**Task details**.
Reproduce each line from the first in the data through the line that contains "wasm.setup();" exactly; give nothing else.

=====

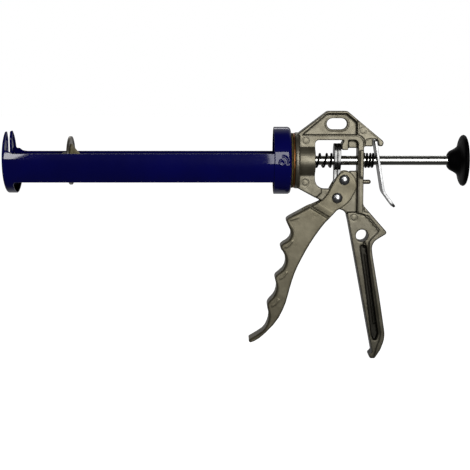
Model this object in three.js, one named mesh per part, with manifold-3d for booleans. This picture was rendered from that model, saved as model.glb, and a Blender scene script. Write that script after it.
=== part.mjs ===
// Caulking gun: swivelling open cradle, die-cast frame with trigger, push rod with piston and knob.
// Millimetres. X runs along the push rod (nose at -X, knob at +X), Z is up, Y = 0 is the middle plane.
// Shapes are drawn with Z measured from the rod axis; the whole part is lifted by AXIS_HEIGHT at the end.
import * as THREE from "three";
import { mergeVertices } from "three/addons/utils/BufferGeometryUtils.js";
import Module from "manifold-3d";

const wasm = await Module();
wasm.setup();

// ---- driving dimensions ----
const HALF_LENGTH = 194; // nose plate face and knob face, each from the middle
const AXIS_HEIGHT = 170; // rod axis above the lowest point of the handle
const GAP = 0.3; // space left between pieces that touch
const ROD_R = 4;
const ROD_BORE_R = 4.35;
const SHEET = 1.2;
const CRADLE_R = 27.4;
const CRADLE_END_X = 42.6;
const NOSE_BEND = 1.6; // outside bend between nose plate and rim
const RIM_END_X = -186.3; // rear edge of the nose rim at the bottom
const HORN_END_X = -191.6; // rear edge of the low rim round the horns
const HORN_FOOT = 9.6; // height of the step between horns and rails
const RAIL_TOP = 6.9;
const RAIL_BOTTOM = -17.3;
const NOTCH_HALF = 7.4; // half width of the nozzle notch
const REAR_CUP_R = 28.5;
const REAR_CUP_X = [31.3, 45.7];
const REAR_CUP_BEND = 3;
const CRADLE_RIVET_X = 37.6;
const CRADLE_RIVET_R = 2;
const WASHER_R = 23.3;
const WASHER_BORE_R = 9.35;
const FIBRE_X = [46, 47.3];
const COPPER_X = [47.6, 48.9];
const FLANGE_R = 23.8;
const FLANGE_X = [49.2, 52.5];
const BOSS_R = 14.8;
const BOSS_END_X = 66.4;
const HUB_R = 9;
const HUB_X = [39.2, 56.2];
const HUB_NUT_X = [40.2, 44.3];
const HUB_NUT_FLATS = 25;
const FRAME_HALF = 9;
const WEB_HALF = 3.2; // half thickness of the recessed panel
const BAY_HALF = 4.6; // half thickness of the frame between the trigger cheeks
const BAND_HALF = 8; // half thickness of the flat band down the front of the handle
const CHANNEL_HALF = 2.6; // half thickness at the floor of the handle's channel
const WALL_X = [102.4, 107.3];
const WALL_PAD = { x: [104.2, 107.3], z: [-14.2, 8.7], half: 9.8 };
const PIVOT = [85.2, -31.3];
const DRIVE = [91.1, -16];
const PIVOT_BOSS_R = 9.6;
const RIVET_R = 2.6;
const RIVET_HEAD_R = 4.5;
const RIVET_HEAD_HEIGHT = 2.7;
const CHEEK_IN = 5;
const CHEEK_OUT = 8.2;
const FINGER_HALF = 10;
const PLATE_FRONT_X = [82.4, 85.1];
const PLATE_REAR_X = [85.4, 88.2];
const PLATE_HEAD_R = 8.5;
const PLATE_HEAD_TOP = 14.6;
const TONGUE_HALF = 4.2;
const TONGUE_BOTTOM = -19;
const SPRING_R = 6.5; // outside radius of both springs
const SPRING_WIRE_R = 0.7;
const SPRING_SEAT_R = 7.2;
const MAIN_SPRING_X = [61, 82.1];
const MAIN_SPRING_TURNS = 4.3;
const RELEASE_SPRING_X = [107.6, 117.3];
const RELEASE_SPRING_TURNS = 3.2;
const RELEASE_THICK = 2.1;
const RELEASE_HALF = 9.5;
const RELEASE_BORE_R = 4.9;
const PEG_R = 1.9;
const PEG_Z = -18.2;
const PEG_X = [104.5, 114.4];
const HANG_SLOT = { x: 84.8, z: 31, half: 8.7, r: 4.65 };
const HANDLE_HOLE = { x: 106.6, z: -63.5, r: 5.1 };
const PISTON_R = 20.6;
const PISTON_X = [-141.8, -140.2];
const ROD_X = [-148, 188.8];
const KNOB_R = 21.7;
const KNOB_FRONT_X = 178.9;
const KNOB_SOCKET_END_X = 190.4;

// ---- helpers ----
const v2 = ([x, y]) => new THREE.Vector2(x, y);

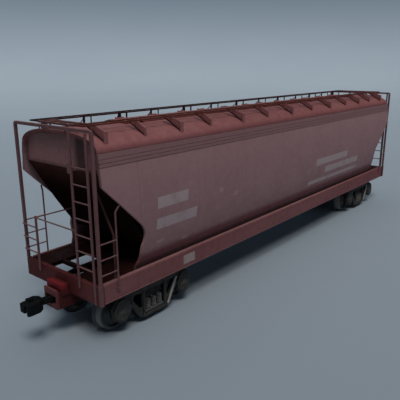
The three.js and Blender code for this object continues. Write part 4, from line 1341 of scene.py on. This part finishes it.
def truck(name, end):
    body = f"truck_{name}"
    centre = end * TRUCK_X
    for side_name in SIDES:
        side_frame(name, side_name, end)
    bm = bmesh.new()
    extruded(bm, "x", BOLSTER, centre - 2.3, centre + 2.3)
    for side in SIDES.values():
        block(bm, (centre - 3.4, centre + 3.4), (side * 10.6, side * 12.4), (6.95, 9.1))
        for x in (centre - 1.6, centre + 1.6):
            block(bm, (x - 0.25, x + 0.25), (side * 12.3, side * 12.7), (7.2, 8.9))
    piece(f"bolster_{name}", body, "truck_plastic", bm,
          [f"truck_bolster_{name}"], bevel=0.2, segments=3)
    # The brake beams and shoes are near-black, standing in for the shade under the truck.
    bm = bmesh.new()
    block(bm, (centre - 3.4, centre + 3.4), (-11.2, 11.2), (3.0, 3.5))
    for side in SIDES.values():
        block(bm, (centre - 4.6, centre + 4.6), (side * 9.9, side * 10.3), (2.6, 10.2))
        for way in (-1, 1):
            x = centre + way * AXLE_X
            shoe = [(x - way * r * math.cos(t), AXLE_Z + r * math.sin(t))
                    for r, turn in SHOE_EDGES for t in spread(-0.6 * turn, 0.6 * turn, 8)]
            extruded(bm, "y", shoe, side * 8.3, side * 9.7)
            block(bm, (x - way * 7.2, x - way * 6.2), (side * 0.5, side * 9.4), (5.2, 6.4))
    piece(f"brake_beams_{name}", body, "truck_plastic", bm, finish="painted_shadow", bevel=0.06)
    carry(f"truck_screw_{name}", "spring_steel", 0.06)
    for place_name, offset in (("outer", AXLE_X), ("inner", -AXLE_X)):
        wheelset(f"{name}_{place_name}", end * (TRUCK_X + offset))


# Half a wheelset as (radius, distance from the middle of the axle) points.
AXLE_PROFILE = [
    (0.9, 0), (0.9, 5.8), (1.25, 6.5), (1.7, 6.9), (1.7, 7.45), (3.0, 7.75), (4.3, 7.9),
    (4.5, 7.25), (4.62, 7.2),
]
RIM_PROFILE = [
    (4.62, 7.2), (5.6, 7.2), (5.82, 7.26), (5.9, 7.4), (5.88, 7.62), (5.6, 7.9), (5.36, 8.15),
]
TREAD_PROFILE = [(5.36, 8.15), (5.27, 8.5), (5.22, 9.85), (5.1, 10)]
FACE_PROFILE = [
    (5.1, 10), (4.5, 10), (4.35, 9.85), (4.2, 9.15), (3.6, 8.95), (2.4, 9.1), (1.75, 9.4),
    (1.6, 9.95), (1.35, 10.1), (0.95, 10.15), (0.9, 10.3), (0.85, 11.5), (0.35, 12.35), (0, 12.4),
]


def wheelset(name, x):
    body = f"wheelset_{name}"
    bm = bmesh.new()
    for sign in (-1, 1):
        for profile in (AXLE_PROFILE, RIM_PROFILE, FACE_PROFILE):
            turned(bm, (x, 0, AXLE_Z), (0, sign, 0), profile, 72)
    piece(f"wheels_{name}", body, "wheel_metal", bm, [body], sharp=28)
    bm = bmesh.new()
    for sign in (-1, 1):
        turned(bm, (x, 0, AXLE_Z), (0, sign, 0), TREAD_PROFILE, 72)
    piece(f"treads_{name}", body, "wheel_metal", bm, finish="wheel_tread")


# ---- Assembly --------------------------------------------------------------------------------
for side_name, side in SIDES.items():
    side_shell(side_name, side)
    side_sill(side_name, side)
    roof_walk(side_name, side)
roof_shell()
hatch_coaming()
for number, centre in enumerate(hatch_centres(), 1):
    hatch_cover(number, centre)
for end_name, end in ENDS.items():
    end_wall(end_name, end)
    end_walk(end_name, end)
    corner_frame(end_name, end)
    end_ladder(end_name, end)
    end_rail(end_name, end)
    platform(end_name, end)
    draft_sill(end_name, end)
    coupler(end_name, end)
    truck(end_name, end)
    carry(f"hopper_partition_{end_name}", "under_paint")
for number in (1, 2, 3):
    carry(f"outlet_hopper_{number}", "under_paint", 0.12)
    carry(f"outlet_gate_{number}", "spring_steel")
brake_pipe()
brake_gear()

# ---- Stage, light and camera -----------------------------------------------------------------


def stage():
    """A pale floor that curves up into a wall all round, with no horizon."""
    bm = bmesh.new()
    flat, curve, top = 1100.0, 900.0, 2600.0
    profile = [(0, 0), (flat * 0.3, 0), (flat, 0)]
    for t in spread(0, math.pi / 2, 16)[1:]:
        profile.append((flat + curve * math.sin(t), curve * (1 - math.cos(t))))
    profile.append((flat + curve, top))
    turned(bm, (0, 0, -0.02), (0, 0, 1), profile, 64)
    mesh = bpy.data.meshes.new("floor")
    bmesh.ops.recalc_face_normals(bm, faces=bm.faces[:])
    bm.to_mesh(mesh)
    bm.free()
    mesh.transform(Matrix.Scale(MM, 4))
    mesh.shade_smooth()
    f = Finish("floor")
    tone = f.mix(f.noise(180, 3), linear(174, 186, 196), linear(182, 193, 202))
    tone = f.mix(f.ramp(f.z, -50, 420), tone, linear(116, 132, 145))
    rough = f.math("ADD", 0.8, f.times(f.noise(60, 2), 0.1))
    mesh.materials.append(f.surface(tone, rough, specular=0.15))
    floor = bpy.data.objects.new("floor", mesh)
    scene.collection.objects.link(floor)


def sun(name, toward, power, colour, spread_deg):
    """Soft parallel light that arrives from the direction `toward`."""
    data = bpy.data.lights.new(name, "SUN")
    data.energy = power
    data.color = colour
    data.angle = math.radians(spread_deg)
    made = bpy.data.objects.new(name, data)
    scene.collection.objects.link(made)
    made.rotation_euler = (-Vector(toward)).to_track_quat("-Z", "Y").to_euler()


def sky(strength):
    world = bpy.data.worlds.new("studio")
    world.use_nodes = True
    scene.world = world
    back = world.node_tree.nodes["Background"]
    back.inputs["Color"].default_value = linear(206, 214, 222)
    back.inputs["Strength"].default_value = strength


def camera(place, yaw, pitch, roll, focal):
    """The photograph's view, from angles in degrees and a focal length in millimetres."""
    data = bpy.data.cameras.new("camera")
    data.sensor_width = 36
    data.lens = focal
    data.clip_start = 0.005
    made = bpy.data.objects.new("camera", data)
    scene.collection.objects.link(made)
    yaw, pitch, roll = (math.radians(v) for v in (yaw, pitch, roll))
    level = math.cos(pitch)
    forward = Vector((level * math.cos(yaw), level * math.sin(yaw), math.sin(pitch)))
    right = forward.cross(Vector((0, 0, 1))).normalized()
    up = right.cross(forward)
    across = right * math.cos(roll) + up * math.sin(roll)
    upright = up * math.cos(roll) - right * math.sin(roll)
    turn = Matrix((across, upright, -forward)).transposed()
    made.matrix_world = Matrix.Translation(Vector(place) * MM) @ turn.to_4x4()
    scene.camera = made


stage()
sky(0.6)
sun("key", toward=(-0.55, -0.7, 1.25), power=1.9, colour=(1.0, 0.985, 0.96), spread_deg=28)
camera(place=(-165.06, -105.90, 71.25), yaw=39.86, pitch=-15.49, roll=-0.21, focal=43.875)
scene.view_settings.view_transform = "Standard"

=====

**Solution to this task**.
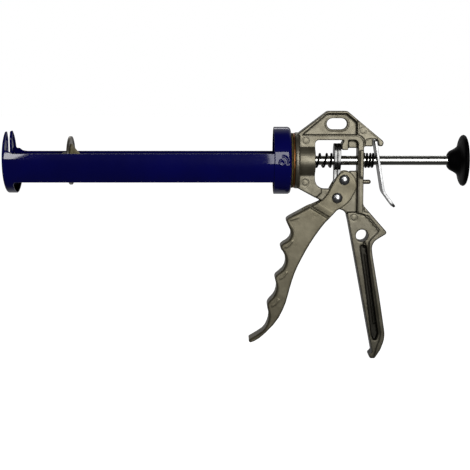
Model this object in three.js, one named mesh per part, with manifold-3d for booleans. This picture was rendered from that model, saved as model.glb, and a Blender scene script. Write that script after it.
=== part.mjs ===
// Caulking gun: swivelling open cradle, die-cast frame with trigger, push rod with piston and knob.
// Millimetres. X runs along the push rod (nose at -X, knob at +X), Z is up, Y = 0 is the middle plane.
// Shapes are drawn with Z measured from the rod axis; the whole part is lifted by AXIS_HEIGHT at the end.
import * as THREE from "three";
import { mergeVertices } from "three/addons/utils/BufferGeometryUtils.js";
import Module from "manifold-3d";

const wasm = await Module();
wasm.setup();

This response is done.